Only the lines from the start of the data through the one containing "sides: How many" belong in your answer; return them exactly.

-- start of Recorded data --

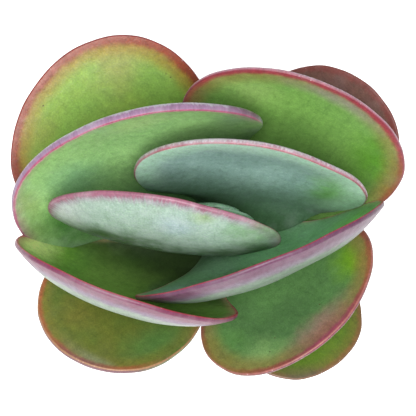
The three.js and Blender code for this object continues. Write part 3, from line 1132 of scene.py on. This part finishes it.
def turned(outline: Array, sides: int) -> Array:
    """Points of a solid of revolution.

    Args:
        outline: Radius and height of each point of the outline, going down the outside.
        sides: How many columns of points go round.

    Returns:
        The points, as columns by rows by three.
    """
    angle = 2 * math.pi * np.arange(sides)[:, None] / sides
    radius, height = outline[None, :, 0], outline[None, :, 1]
    across = radius * np.cos(angle)
    deep = radius * np.sin(angle)
    return np.stack((across, deep, np.broadcast_to(height, across.shape)), axis=-1)


def wobble(points: Array, size: float, seed: float) -> Array:
    """Soft noise from -1 to 1 at each point.

    Args:
        points: The points, as columns by rows by three.
        size: The size of the noise's clouds.
        seed: A number that sets this noise apart.

    Returns:
        The noise, as columns by rows.
    """
    shifted = points.reshape(-1, 3) / size + seed
    return np.array([noise.noise(Vector(point)) for point in shifted]).reshape(points.shape[:-1])


@dataclass(frozen=True)
class ClayPot:
    """A round unglazed clay pot with a collar and a drain hole."""

    height: float = 84.0
    rim_radius: float = 45.0
    foot_radius: float = 30.0
    wall: float = 4.5
    floor: float = 6.0
    collar_height: float = 20.0
    collar_overhang: float = 3.0
    drain_radius: float = 6.0
    sides: int = 160
    spacing: float = 2.5

    CLAY = lit((186, 108, 70))
    FIRED = lit((166, 88, 56))
    SALT = lit((222, 206, 188))
    DAMP = lit((128, 74, 50))
    # Heights between which the salt mark sets in and fades, and the damp foot ends
    SALT_FOOT = (26, 52)
    SALT_TOP = (52, 74)
    DAMP_TOP = (6, 22)
    # The wall is a little out of round, with fine turning rings
    OUT_OF_ROUND = 0.35
    OUT_OF_ROUND_SIZE = 30.0
    TURNING = 0.07
    TURNING_RATE = 1.9
    STEADY_FOOT = 4.0

    def bore_radius(self, height: float) -> float:
        """Radius of the inner wall at a height."""
        low = self.height - self.collar_height
        slope = (self.rim_radius - self.collar_overhang - self.foot_radius) / low
        return self.foot_radius - self.wall + slope * height

    def outline(self) -> Array:
        """The pot's section, from the drain hole up the inside and down the outside."""
        low = self.height - self.collar_height
        outer = self.rim_radius - self.collar_overhang
        corners = [
            (self.drain_radius, 0, 0),
            (self.drain_radius, self.floor, 0.8),
            (self.bore_radius(self.floor), self.floor, 2.0),
            (self.bore_radius(self.height), self.height, 1.5),
            (self.rim_radius, self.height, 1.8),
            (self.rim_radius, low, 1.2),
            (outer, low, 0.5),
            (self.foot_radius, 0, 1.2),
            (self.drain_radius, 0, 0),
        ]
        return filled_in(rounded(corners), self.spacing)

    def dress(self) -> bpy.types.Material:
        """Makes the clay."""
        paint = Paint("pot_clay")
        where = paint.stored("place")
        height = paint.parts(where)[2]
        cloud = paint.grain(where, 18, detail=4)
        mottle = paint.grain(where, 4, detail=5)
        sand = paint.grain(where, 0.6, detail=3)
        ring = paint.grain(paint.joined(0, 0, height), 2.2)
        grit = paint.cells(where, 1.6).fall(0.1, 0.25)
        colour = paint.blend(cloud.rise(0.35, 0.65), self.CLAY, self.FIRED)
        colour = paint.blend(mottle.rise(0.45, 0.7) * 0.16, colour, self.SALT)
        wander = cloud - 0.5
        tide = (height + wander * 34).rise(*self.SALT_FOOT) * (height + wander * 20).fall(*self.SALT_TOP)
        colour = paint.blend(tide * mottle.rise(0.4, 0.6) * 0.32, colour, self.SALT)
        colour = paint.blend((height + wander * 26).fall(*self.DAMP_TOP) * 0.7, colour, self.DAMP)
        colour = paint.blend(grit * 0.35, colour, self.DAMP)
        roughness = 0.86 + (mottle - 0.5) * 0.2
        relief = sand * 0.45 + mottle * 0.3 + ring * 0.4 - grit * 0.15
        return paint.finish(colour, roughness, relief, 0.35, Specular_IOR_Level=0.25)

    def make(self) -> bpy.types.Object:
        """Builds and dresses the pot."""
        points = turned(self.outline(), self.sides)
        raised = smooth_step(points[..., 2] / self.STEADY_FOOT)
        reach = np.hypot(points[..., 0], points[..., 1])
        swing = 1 + wobble(points, self.OUT_OF_ROUND_SIZE, 4.2) * self.OUT_OF_ROUND * raised / reach
        rings = 1 + self.TURNING * np.sin(points[..., 2] * self.TURNING_RATE) * raised / reach
        points[..., :2] *= (swing * rings)[..., None]
        faces = wrapped_faces(*points.shape[:2])
        flat = points.reshape(-1, 3)
        piece = make_piece("clay_pot", flat, faces, {"place": flat}, self.dress())
        install(piece, "pot")
        return piece


@dataclass(frozen=True)
class PottingSoil:
    """Crumbly soil with bark, grit and pale perlite on top."""

    low: float = 6.3
    high: float = 75.0
    pot: ClayPot = field(default_factory=ClayPot)
    gap: float = 0.3
    sides: int = 144
    rings: int = 30
    crumbs: int = 420
    crumb_sizes: tuple[float, float] = (0.7, 2.4)
    relief: float = 1.1
    wall_spacing: float = 8.0
    wall_clearance: float = 3.0
    seed: int = 11

    EARTH = lit((70, 52, 38))
    DARK = lit((42, 31, 24))
    BARK = lit((112, 76, 48))
    GRIT = lit((150, 132, 108))
    PERLITE = lit((226, 222, 212))

    def dress(self) -> bpy.types.Material:
        """Makes the soil's finish, in which a stored tone sets what each crumb is made of."""
        paint = Paint("crumbly_soil")
        where = paint.stored("place")
        tone = paint.parts(paint.stored("tone"))[0]
        clump = paint.grain(where, 3, detail=5)
        fine = paint.grain(where, 0.5, detail=4)
        colour = paint.blend(clump.rise(0.4, 0.62), self.EARTH, self.DARK)
        colour = paint.blend(tone.rise(0.2, 0.3), colour, self.BARK)
        colour = paint.blend(tone.rise(0.55, 0.6), colour, self.GRIT)
        colour = paint.blend(tone.rise(0.8, 0.85), colour, self.PERLITE)
        colour = paint.blend(fine.rise(0.5, 0.75) * 0.5, colour, self.DARK)
        relief = clump * 0.6 + fine * 0.4
        return paint.finish(colour, 0.9 + (fine - 0.5) * 0.15, relief, 0.5, Specular_IOR_Level=0.2)

    def surface(self) -> tuple[Array, list[tuple[int, ...]]]:
        """The body of the soil, with an uneven top.

        Returns:
            Its points and faces.
        """
        edge = self.pot.bore_radius(self.high) - self.gap
        top = [(edge * ring / self.rings, self.high) for ring in range(self.rings + 1)]
        bottom = [(self.pot.bore_radius(self.low) - self.gap, self.low), (0.0, self.low)]
        points = turned(filled_in(top + bottom, self.wall_spacing), self.sides)
        reach = np.hypot(points[..., 0], points[..., 1])
        loose = (points[..., 2] > self.high - 0.1) * (1 - smooth_step((reach - edge + 2) / 2))
        rough = wobble(points, 7, 1.3) + 0.6 * wobble(points, 2.6, 5.1) + 0.3 * wobble(points, 1.1, 8.4)
        points[..., 2] += loose * (rough - 0.5) * self.relief
        return points.reshape(-1, 3), wrapped_faces(*points.shape[:2])

    def crumb(self, draw: np.random.Generator, ball: Array) -> tuple[Array, float]:
        """One crumb, bent out of a ball.

        Args:
            draw: The source of random numbers.
            ball: Points on a ball of radius one.

        Returns:
            The crumb's points, and its tone.
        """
        size = draw.uniform(*self.crumb_sizes) / 2
        stretch = draw.uniform(0.6, 1.3, 3) * size
        lumps = 1 + draw.uniform(-0.22, 0.22, len(ball))
        turn = draw.uniform(0, 2 * math.pi)
        cos, sin = math.cos(turn), math.sin(turn)
        spin = np.array(((cos, -sin, 0), (sin, cos, 0), (0, 0, 1)))
        widest = self.pot.bore_radius(self.high) - self.wall_clearance
        reach = widest * math.sqrt(draw.uniform(0.05, 1))
        around = draw.uniform(0, 2 * math.pi)
        level = self.high - 0.3 + stretch[2] * 0.3
        place = np.array((reach * math.cos(around), reach * math.sin(around), level))
        return (ball * lumps[:, None] * stretch) @ spin.T + place, draw.uniform(0, 1)

    def make(self) -> bpy.types.Object:
        """Builds and dresses the soil."""
        points, faces = self.surface()
        ball = bmesh.new()
        bmesh.ops.create_icosphere(ball, subdivisions=2, radius=1)
        ball_points = np.array([corner.co for corner in ball.verts])
        ball_faces = [[corner.index for corner in face.verts] for face in ball.faces]
        ball.free()
        draw = np.random.default_rng(self.seed)
        places, tones = [points], [np.zeros(len(points))]
        for number in range(self.crumbs):
            crumb_points, tone = self.crumb(draw, ball_points)
            first = len(points) + number * len(ball_points)
            faces += [tuple(first + corner for corner in face) for face in ball_faces]
            places.append(crumb_points)
            tones.append(np.full(len(ball_points), tone))
        points = np.vstack(places)
        tones = np.concatenate(tones)[:, None] * np.ones((1, 3))
        piece = make_piece("potting_soil", points, faces, {"place": points, "tone": tones}, self.dress())
        install(piece, "soil")
        return piece


@dataclass(frozen=True)
class Stem:
    """The short thick stem, with a scar ring where each pair of leaves joins it."""

    nodes: tuple[float, ...] = (78.0, 86.0, 94.0, 102.0, 111.0, 120.0, 128.0)
    crown: float = 1.0
    sides: int = 96
    spacing: float = 0.8
    ring_height: float = 0.6
    ring_width: float = 0.9

    GREEN = lit((128, 146, 92))
    CORK = lit((132, 112, 84))
    SCAR = lit((92, 74, 56))

    def dress(self) -> bpy.types.Material:
        """Makes the stem's skin, corky below and green above."""
        paint = Paint("stem_skin")
        where = paint.stored("place")
        height = paint.parts(where)[2]
        cloud = paint.grain(where, 6, detail=4)
        fine = paint.grain(where, 0.9, detail=4)
        furrow = paint.grain(paint.vector("MULTIPLY", where, (1, 1, 0.25)).outputs[0], 1.6, detail=4)
        colour = paint.blend((height + (cloud - 0.5) * 30).fall(78, 104), self.GREEN, self.CORK)
        colour = paint.blend(furrow.rise(0.5, 0.7) * 0.45, colour, self.SCAR)
        for node in self.nodes:
            ring = abs(height + (cloud - 0.5) * 1.5 - node).fall(0.3, 1.1)
            colour = paint.blend(ring * 0.6, colour, self.SCAR)
        relief = furrow * 0.6 + fine * 0.4
        return paint.finish(colour, 0.7 + (fine - 0.5) * 0.2, relief, 0.4, Specular_IOR_Level=0.3)

    def make(self) -> bpy.types.Object:
        """Builds and dresses the stem."""
        foot, tip = STEM_PROFILE[0][0], STEM_PROFILE[-1][0]
        sides = [(radius, height) for height, radius in reversed(STEM_PROFILE)]
        outline = filled_in([(0.0, tip + self.crown), *sides, (0.0, foot)], self.spacing)
        rings = sum(np.exp(-((outline[:, 1] - node) / self.ring_width) ** 2) for node in self.nodes)
        points = turned(outline, self.sides)
        rough = 0.35 * wobble(points, 5, 2.2) + 0.15 * wobble(points, 1.8, 6.6)
        swing = 1 + (rings * self.ring_height + rough) / (np.hypot(outline[:, 0], 0.01) + 2)
        points[..., :2] *= swing[..., None]
        points[..., :2] += STEM_AXIS
        faces = wrapped_faces(*points.shape[:2])
        flat = points.reshape(-1, 3)
        piece = make_piece("fleshy_stem", flat, faces, {"place": flat}, self.dress())
        install(piece, "stem")
        return piece


@dataclass(frozen=True)
class Studio:
    """The pale glowing floor, the soft light and the camera."""

    floor_size: float = 30000.0
    floor_colour: Colour = (0.86, 0.855, 0.855, 1.0)
    floor_glow: float = 0.65
    target: tuple[float, float, float] = (0.0, -3.0, 170.0)
    elevation: float = 79.0
    distance: float = 700.0
    lens: float = 129.8
    sky_strength: float = 0.5
    softbox_height: float = 70.0
    softbox_side: float = 6.0
    softbox_distance: float = 1300.0
    softbox_size: float = 700.0
    softbox_power: float = 32.0
    sensor: float = 36.0

    WHITE = (1.0, 1.0, 1.0, 1.0)

    def lay_floor(self) -> None:
        """Makes the floor, a pale table that glows a little, so that shadows on it are faint."""
        half = self.floor_size / 2
        corners = [(-half, -half, 0), (half, -half, 0), (half, half, 0), (-half, half, 0)]
        paint = Paint("pale_floor")
        where = paint.node("ShaderNodeTexCoord").outputs["Object"]
        grain = paint.grain(where, 2 * MM)
        paint.finish(
            self.floor_colour, 0.8 + grain * 0.1, grain, 0.05,
            Emission_Color=self.WHITE, Emission_Strength=self.floor_glow,
        )
        floor = make_piece("floor", np.array(corners), [(0, 1, 2, 3)], {}, paint.material)

    def set_lights(self) -> None:
        """Makes the sky and the softbox."""
        world = bpy.data.worlds.new("soft_sky")
        bpy.context.scene.world = world
        world.use_nodes = True
        sky = world.node_tree.nodes["Background"]
        sky.inputs["Color"].default_value = self.WHITE
        sky.inputs["Strength"].default_value = self.sky_strength
        lamp = bpy.data.lights.new("softbox", "AREA")
        lamp.size = self.softbox_size * MM
        lamp.energy = self.softbox_power
        softbox = bpy.data.objects.new("softbox", lamp)
        lift, side = math.radians(self.softbox_height), math.radians(self.softbox_side)
        away = Vector((-math.sin(side) * math.cos(lift), -math.cos(side) * math.cos(lift), math.sin(lift)))
        softbox.location = (Vector(self.target) + away * self.softbox_distance) * MM
        softbox.rotation_euler = (-away).to_track_quat("-Z", "Y").to_euler()
        bpy.context.scene.collection.objects.link(softbox)

    def set_camera(self) -> None:
        """Makes the camera, which looks down on the plant."""
        lift = math.radians(self.elevation)
        back = Vector((0, -math.cos(lift), math.sin(lift)))
        lens = bpy.data.cameras.new("camera")
        lens.lens = self.lens
        lens.sensor_width = self.sensor
        camera = bpy.data.objects.new("camera", lens)
        camera.location = (Vector(self.target) + back * self.distance) * MM
        camera.rotation_euler = (QUARTER_TURN - lift, 0, 0)
        bpy.context.scene.collection.objects.link(camera)
        bpy.context.scene.camera = camera
        bpy.context.scene.view_settings.view_transform = "Standard"

    def make(self) -> None:
        """Sets up the whole studio."""
        self.lay_floor()
        self.set_lights()
        self.set_camera()


def main() -> None:
    """Builds the plant and the studio."""
    logging.basicConfig(level=logging.INFO, format="%(name)s %(message)s")
    Studio().make()
    ClayPot().make()
    PottingSoil().make()
    Stem().make()
    Foliage().make()


if __name__ == "__main__":
    main()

-- end of Recorded data --

# [Result for this exercise]
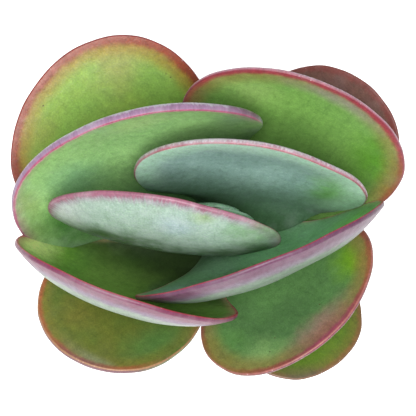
The three.js and Blender code for this object continues. Write part 3, from line 1132 of scene.py on. This part finishes it.
def turned(outline: Array, sides: int) -> Array:
    """Points of a solid of revolution.

    Args:
        outline: Radius and height of each point of the outline, going down the outside.
        sides: How many columns of points go round.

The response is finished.